フエルトで作ったこんなネズミ、ネズミ、ネズミ。これくらいの数並べると、私の頭の中では、勝手に物語「ハメルンの笛ふき」を思いおこす。
「しっぽつったて ひげふりたてた いくひゃくせんの ねずみのやから」・・・・とてもそんな大軍ではないが、・・・
子年にちなんで、新年から、こんなネズミを百個以上作った。孫や、孫の友達を始めとして、次々プレゼントしていくと、意外と評判がよく、50個、40個、30個と作り足した。
「百」と言う数は、私にとって、喜びや、夢や希望を生み出す数なのだと思う。ラボテューターになって、ラボっ子が、5人(かぜで、2人が休めば、3人でパーティ)もっと元気なパーティにしたいな・・・・10人・・30人(やっとみんなが楽しめるようなテーマ活動が出来るようになって)・・・50人。すごい、と思った。その力は、5人から10人になるときの苦しさよりも楽に、100人をつくりだした。その力、百人の個性のぶつかり合うテーマ活動に向かう創造力とエネルギーは、まさに子どもが自ら学び、自ら成長する喜びの場であったと思う。異年齢の百人が、百以上の物語を軸に、その感性をはじかせて、表現するテーマ活動が、子どもを感動させないわけがない。その子達が元気に育たないわけがない。そんな恵まれたパーティ活動を20年余も続けられたことに今はただ感謝するばかりだ。
その後、なんとなく、私は、なんでも無意識に百を目標にしていることに気がつく。何を作るにしても、百作るとしたら、始めの一個と、百個目とは、作る要領も、かかる時間も、つくり栄えも、違うというもの。
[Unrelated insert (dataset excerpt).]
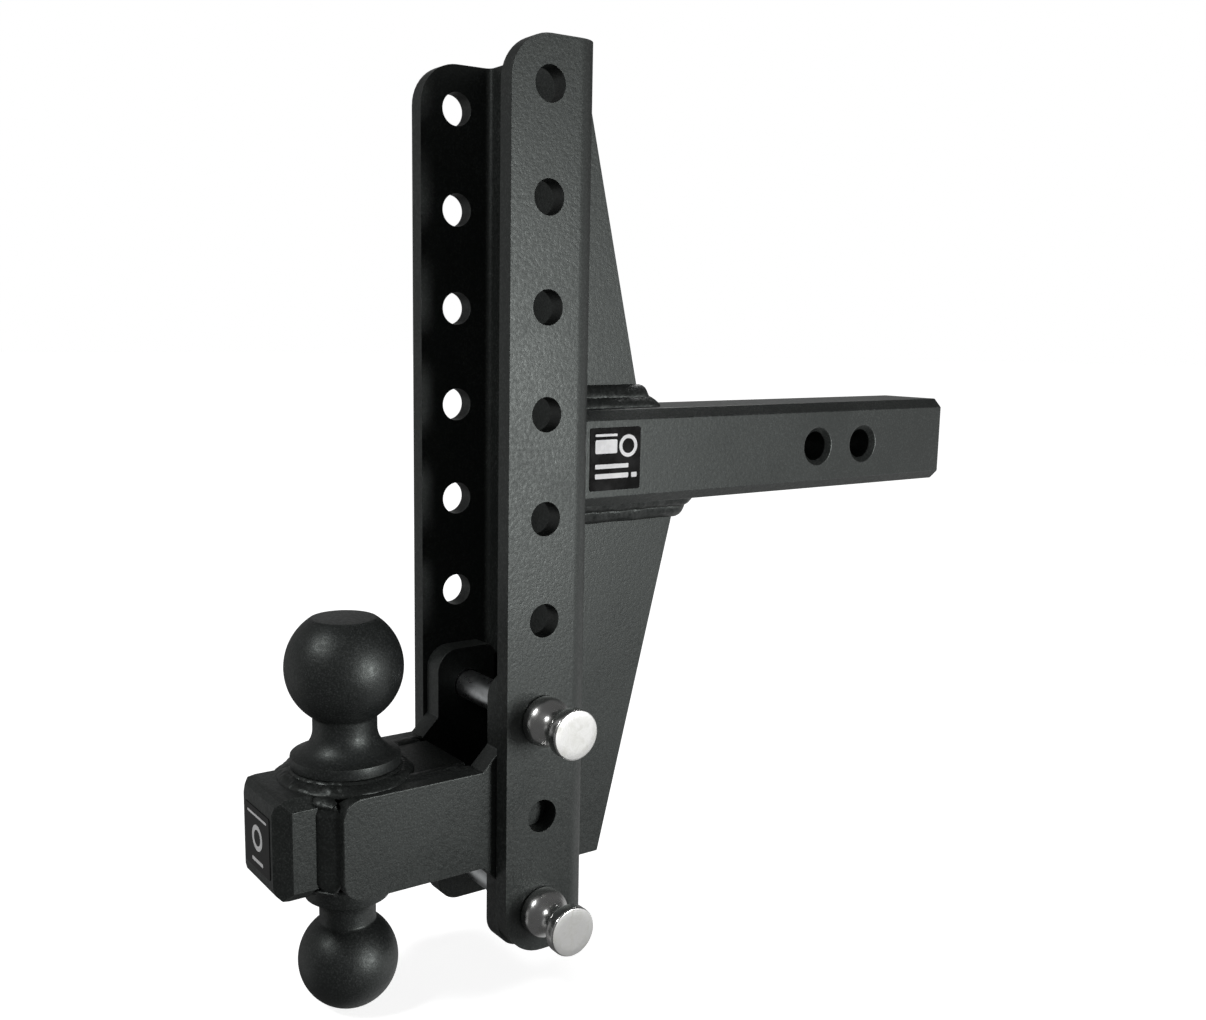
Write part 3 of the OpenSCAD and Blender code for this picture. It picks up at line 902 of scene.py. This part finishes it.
# ---- labels: black film with plain printed marks, on the shank's side and on the nose ----
shankLabel = {
    "piece": "labelShank", "node": "label_shank", "across": (0, 1, 0), "out": (1, 0, 0), "corner": 1.2,
    # (left, bottom, right, top, corner) as shares of the label's half width
    "marks": [(-0.80, 0.18, 0.06, 0.62, 0.05), (-0.80, 0.72, 0.06, 0.80, 0.03),
              (-0.80, -0.30, 0.52, -0.16, 0.03), (-0.80, -0.62, 0.52, -0.46, 0.03),
              (0.64, -0.62, 0.86, -0.46, 0.03)],
    "rounds": [(0.50, 0.40, 0.36, 0.24)],
}
noseLabel = {
    "piece": "labelNose", "node": "label_nose", "across": (1, 0, 0), "out": (0, -1, 0), "corner": 1.2,
    "marks": [(-0.78, 0.72, 0.78, 0.80, 0.03), (-0.45, -0.78, 0.45, -0.66, 0.03)],
    "rounds": [(0.0, 0.05, 0.42, 0.26)],
}


def roundedOutline(left, bottom, right, top, corner):
    pts = []
    for cx, cy, start in ((right - corner, bottom + corner, -90), (right - corner, top - corner, 0),
                          (left + corner, top - corner, 90), (left + corner, bottom + corner, 180)):
        for a in (math.radians(start + degrees) for degrees in range(0, 91, 15)):
            pts.append((cx + corner * math.cos(a), cy + corner * math.sin(a)))
    return pts


def makeLabel(s):
    low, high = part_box(s["node"])
    across, out, up = Vector(s["across"]), Vector(s["out"]), Vector((0, 0, 1))
    centre = (low + high) / 2
    span = abs((high - low).dot(across)) / 2
    thick = abs((high - low).dot(out)) / 2
    rise = (high.z - low.z) / 2
    bm = bmesh.new()

    def at(u, v, lift):
        return bm.verts.new(centre + across * u + up * v + out * (lift * thick))

    r = s["corner"] / 1000
    cut = 0.0002                                 # the film's edge is thinner than its middle
    rim = roundedOutline(-span, -rise, span, rise, r)
    innerRim = roundedOutline(cut - span, cut - rise, span - cut, rise - cut, r)
    rings = [[at(u, v, lift) for u, v in outline] for outline, lift in ((rim, -1), (rim, 0.6), (innerRim, 1))]
    for a, b in zip(rings, rings[1:]):
        for k in range(len(a)):
            n = (k + 1) % len(a)
            bm.faces.new((a[k], a[n], b[n], b[k]))
    bm.faces.new(rings[0][::-1])
    bm.faces.new(rings[-1])

    # a printed mark: a thin closed plate set into the film, with a hole where it has an inner outline
    def mark(*outlines):
        sides = [[[at(u, v, lift) for u, v in outline] for lift in (0.5, 1.06)] for outline in outlines]
        bands = [(under, over) for under, over in sides]
        if len(sides) == 2:
            bands += list(zip(*sides))
            made = []
        else:
            made = [bm.faces.new(loop) for loop in sides[0]]
        for first, second in bands:
            for k in range(len(first)):
                n = (k + 1) % len(first)
                made.append(bm.faces.new((first[k], first[n], second[n], second[k])))
        for face in made:
            face.material_index = 1

    for left, bottom, right, top, corner in s["marks"]:
        mark(roundedOutline(left * span, bottom * rise, right * span, top * rise, corner * span))
    for cx, cy, outer, inner in s["rounds"]:     # a plain ring
        turns = [2 * math.pi * k / 48 for k in range(48)]

        def circle(q):
            return [(span * (cx + q * math.cos(t)), cy * rise + q * span * math.sin(t)) for t in turns]

        mark(circle(outer), circle(inner))
    bmesh.ops.recalc_face_normals(bm, faces=bm.faces)
    mesh = bpy.data.meshes.new(s["piece"])
    bm.to_mesh(mesh)
    bm.free()
    mesh.materials.append(labelFilm)
    mesh.materials.append(labelPrint)
    addPiece(s["piece"], mesh, "hitch", [s["node"]])


for settings in (shankLabel, noseLabel):
    makeLabel(settings)
print("labels made")


# ---- floor, light ----
floorSettings = {
    "radius": 14.0, "colour": (0.78, 0.78, 0.78),
    "glowNear": 0.80, "glowFar": 1.0, "near": 0.5, "far": 2.6,   # the paper is evenly white a little way off
}


def makeFloor(s):
    mesh = bpy.data.meshes.new("floor")
    bm = bmesh.new()
    bmesh.ops.create_circle(bm, cap_ends=True, segments=96, radius=s["radius"])
    bmesh.ops.translate(bm, verts=bm.verts, vec=(0, -0.1, cadLow.z - 0.0002))
    bm.to_mesh(mesh)
    bm.free()
    mat, tree, shader = newMaterial("floorPaper")
    here = objectCoords(tree)
    tone = ramp(tree, noise(tree, here, 14, 3), 0.3, 0.7, 0.98, 1.02)
    mixed = tree.nodes.new("ShaderNodeVectorMath")
    mixed.operation = "SCALE"
    mixed.inputs[0].default_value = s["colour"]
    tree.links.new(tone, mixed.inputs["Scale"])
    tree.links.new(mixed.outputs["Vector"], shader.inputs["Base Color"])
    shader.inputs["Roughness"].default_value = 0.8
    shader.inputs["Specular IOR Level"].default_value = 0.1
    shader.inputs["Emission Color"].default_value = (1, 1, 1, 1)
    length = tree.nodes.new("ShaderNodeVectorMath")
    length.operation = "LENGTH"
    tree.links.new(here, length.inputs[0])
    glow = ramp(tree, length.outputs["Value"], s["near"], s["far"], s["glowNear"], s["glowFar"])
    tree.links.new(glow, shader.inputs["Emission Strength"])
    mesh.materials.append(mat)
    obj = bpy.data.objects.new("floor", mesh)
    bpy.context.scene.collection.objects.link(obj)
    obj.visible_diffuse = False      # the paper doesn't light the part from below
    obj.visible_glossy = False


makeFloor(floorSettings)

lightSettings = {
    # name: (place, aimed at, width, height, watts)
    "sideBox": ((1.30, 0.26, -0.05), (0.03, -0.24, -0.05), 0.32, 0.50, 12.8),
    "frontTopBox": ((0.06, -1.45, 1.05), (0.0, -0.27, -0.1), 0.30, 0.30, 10.0),
    "backBox": ((-0.80, 0.90, 1.50), (0.0, -0.10, 0.0), 0.70, 0.70, 9.0),
}


def makeLights(s):
    for name, (place, aim, width, height, watts) in s.items():
        data = bpy.data.lights.new(name, "AREA")
        data.shape = "RECTANGLE"
        data.size, data.size_y = width, height
        data.energy = watts
        obj = bpy.data.objects.new(name, data)
        bpy.context.scene.collection.objects.link(obj)
        obj.location = place
        obj.rotation_euler = (Vector(aim) - Vector(place)).to_track_quat("-Z", "Y").to_euler()


makeLights(lightSettings)

roomSettings = {
    "seen": 1.0, "dim": 0.085,
    # soft white cards: (toward, cosine where each starts, cosine where it is full, brightness)
    "cards": [((0.86, 0.36, -0.12), 0.60, 0.98, 0.12), ((-0.05, 0.75, -0.65), 0.60, 0.95, 0.40),
              ((0.40, 0.90, -0.15), 0.84, 0.98, 0.60), ((-0.75, -0.62, 0.10), 0.60, 0.98, 0.16),
              ((-0.88, 0.45, 0.20), 0.86, 0.99, 0.16), ((-0.55, -0.83, -0.30), 0.86, 0.98, 0.20)],
}


# a white room: plain white behind the object, dim with soft cards where it lights it
def makeRoom(s):
    world = bpy.data.worlds.new("room")
    bpy.context.scene.world = world
    world.use_nodes = True
    tree = world.node_tree
    tree.nodes.clear()
    out = tree.nodes.new("ShaderNodeOutputWorld")
    lit = tree.nodes.new("ShaderNodeBackground")
    seen = tree.nodes.new("ShaderNodeBackground")
    mix = tree.nodes.new("ShaderNodeMixShader")
    path = tree.nodes.new("ShaderNodeLightPath")
    looking = tree.nodes.new("ShaderNodeVectorMath")
    looking.operation = "NORMALIZE"
    tree.links.new(tree.nodes.new("ShaderNodeTexCoord").outputs["Generated"], looking.inputs[0])
    total = None
    for toward, start, full, bright in s["cards"]:
        facing = tree.nodes.new("ShaderNodeVectorMath")
        facing.operation = "DOT_PRODUCT"
        facing.inputs[1].default_value = Vector(toward).normalized()
        tree.links.new(looking.outputs["Vector"], facing.inputs[0])
        card = ramp(tree, facing.outputs["Value"], start, full, 0.0, bright)
        card.node.interpolation_type = "SMOOTHSTEP"
        total = mathNode(tree, "ADD", total, card) if total else mathNode(tree, "ADD", card, s["dim"])
    tree.links.new(total, lit.inputs["Strength"])
    seen.inputs["Strength"].default_value = s["seen"]
    tree.links.new(path.outputs["Is Camera Ray"], mix.inputs["Fac"])
    tree.links.new(lit.outputs["Background"], mix.inputs[1])
    tree.links.new(seen.outputs["Background"], mix.inputs[2])
    tree.links.new(mix.outputs["Shader"], out.inputs["Surface"])
    for node in (lit, seen):
        node.inputs["Color"].default_value = (1, 1, 1, 1)


makeRoom(roomSettings)
bpy.context.scene.view_settings.view_transform = "Standard"
print("floor, light and room made")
今までに、百以上を作って、誰かにあげた、という物は、たくさんある。
今年も、ねずみをつくりながら、いろんな人の笑顔や言葉を思い出し、いい気分でいる。しろ、ピンク、きいろ、紫のネズミを、2,30匹入れた小箱を、ぱっと開けると、その瞬間、だれもが「わー、かわいい」と言う。「お一つどうぞ」と言うと、ニコニコと好きな色をとって、そのピンをどこかにとめる。「おまごさんの**ちゃんにどうぞ」というと、「わたしが、ほしいもの」と言って、結局2個、3個とほしくなる。こんなに手元からなくなるネズミを眺めて、私もにんまりとしながら、とにかく、「わー、かわいい」と言った瞬間が百以上あったと言うことは、いいことじゃないの。とネズミちゃんにkiss!